Per tutti gli amanti della classica è l’evento musicale dell’anno. Giovedì Riccardo Muti sbarca al LAC al timone della «sua» Chicago Symphony Orchestra, mitica corazzata americana considerata assieme ai Wiener e ai Berliner Philharmoniker la migliore orchestra al mondo. Formazioni, queste due, che il direttore artistico Etienne Reymond è riuscito a portare nel cartellone di Lugano Musica la scorsa stagione, guidati da Tilson Thomas e Harding. Ottime bacchette, ma imparagonabili per carisma, storia e classe assoluta a Muti. Il quale, dopo mezzo secolo speso sui più prestigiosi podi del mondo, aveva giurato innanzitutto a se stesso e al mondo che non avrebbe più assunto incarichi stabili. «Me l’ero promesso davvero. Nel 1968 ero stato chiamato dal Maggio Musicale Fiorentino, poi Londra, Philadelphia, i vent’anni alla Scala. Dopo si era fatta avanti per due volte la New York Philharmonic, ma avevo declinato. Però nel 2007 tornai a suonare con la Chicago a 34 anni dall’ultima volta che l’avevo diretta».
Galeotta fu quella tournée: «Lì scattò qualcosa: fu un incontro straordinario dal punto di vista squisitamente artistico, ma anche a livello umano. Furono sessanta gli orchestrali che mi scrissero una lettera per esprimermi la loro gioia di aver condiviso quell’esperienza. Dopo poco tornai per un altro concerto e poco dopo ancora accettai di diventarne direttore musicale». Il decimo nei 129 anni di vita dell’orchestra: «Ho ricevuto un’eredità gloriosa e onerosa: i miei predecessori sono stati dei giganti dell’interpretazione e sono arrivati a Chicago non a inizio carriera, ma nel pieno della maturità: Kubelik, Solti, Barenboim, Haitink, Boulez. Questa tradizione ha reso la Chicago l’orchestra più famosa e carismatica d’America». D’America, seppure almeno agli inizi d’indole europea: «Si può addirittura dire tedesca. Theodore Thomas, che fondò l’orchestra nel 1891, era un violinista nato in Germania; tedesco fu anche il suo successore, Frederick Stock. Non a caso molte musiche europee ebbero la prima americana proprio a Chicago».

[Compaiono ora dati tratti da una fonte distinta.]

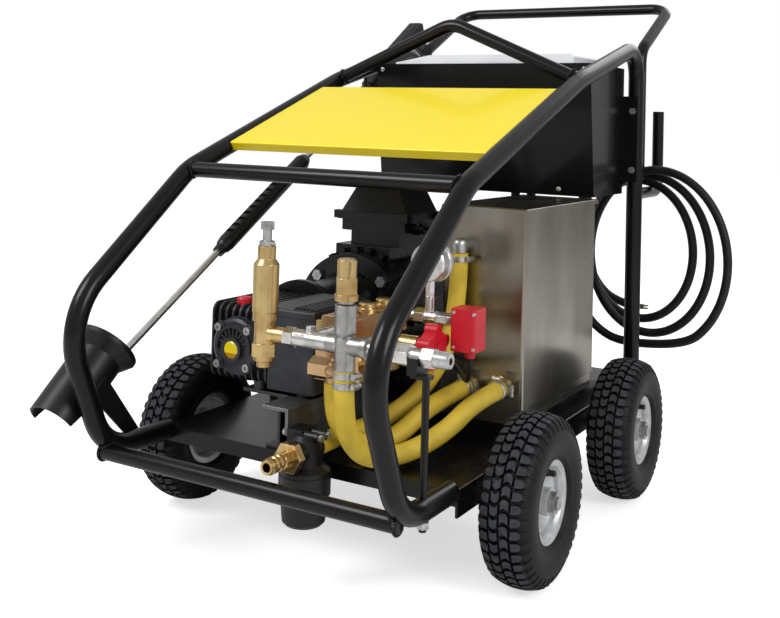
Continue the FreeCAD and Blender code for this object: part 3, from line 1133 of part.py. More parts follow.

Ma quanto un direttore, pur con una personalità artistica molto forte, può influire su un’orchestra con una storia, un’identità e un carisma così spiccati? «Non la si può snaturare, ma ogni direttore comunica una sua cifra, lascia il segno con un suo accento particolare. Solti esaltò la muscolarità e l’enfasi della potenza sonora di una formazione già celebre per i suoi straordinari ottoni, con Barenboim ha maturato un equilibrio maggiore tra ottoni, archi e legni. Per quanto mi riguarda, penso di aver aggiunto un fraseggio e una lucentezza del suono che prima mancavano; l’ho fatto attraverso l’opera italiana, che i musicisti hanno mostrato di amare molto; a Chicago abbiamo approfondito Verdi con Macbeth, Falstaff e Otello, circa un mese fa è stata la volta di Cavalleria rusticana».
L’orchestra nasce nel 1891 e già all’inizio del nuovo secolo diventa di riferimento; la Chicago di quegli anni viene raccontata in una prospettiva un po’ diversa dal cinema... «Già, i gangster, la criminalità organizzata... Le notti di Chicago fu il primo gangster movie; però sa dove debuttò la prima direttrice afro? Proprio a Chicago, Margareth Harris nel 1971; e la prima volta di una donna scelta come prima parte di un’orchestra? Ancora Chicago, la cornista Helen Kotas nel 1941. Chicago è il cuore moderno dell’America».
Muti ha rinnovato l’incarico fino al 2022, ma ci sono già pressioni perché prolunghi ulteriormente: «Mai dire mai, però nel 2022 avrò 81 anni, non mi dispiacerebbe essere più libero; il che non vuol dire non fare musica assieme, ma ci sono anche altri modi per rimanere legati. Intanto nel ’22 ci aspetta una tournée europea che farà tappa al festival di Salisburgo, a Londra, Lucerna...»
Intanto, prima del KKL, il privilegio di applaudirlo è appannaggio del pubblico del LAC; quasi un dettaglio il programma proposto, dove spicca la sinfonia Dal nuovo mondo di Dvorak: un altro europeo che conquistò l’America musicale.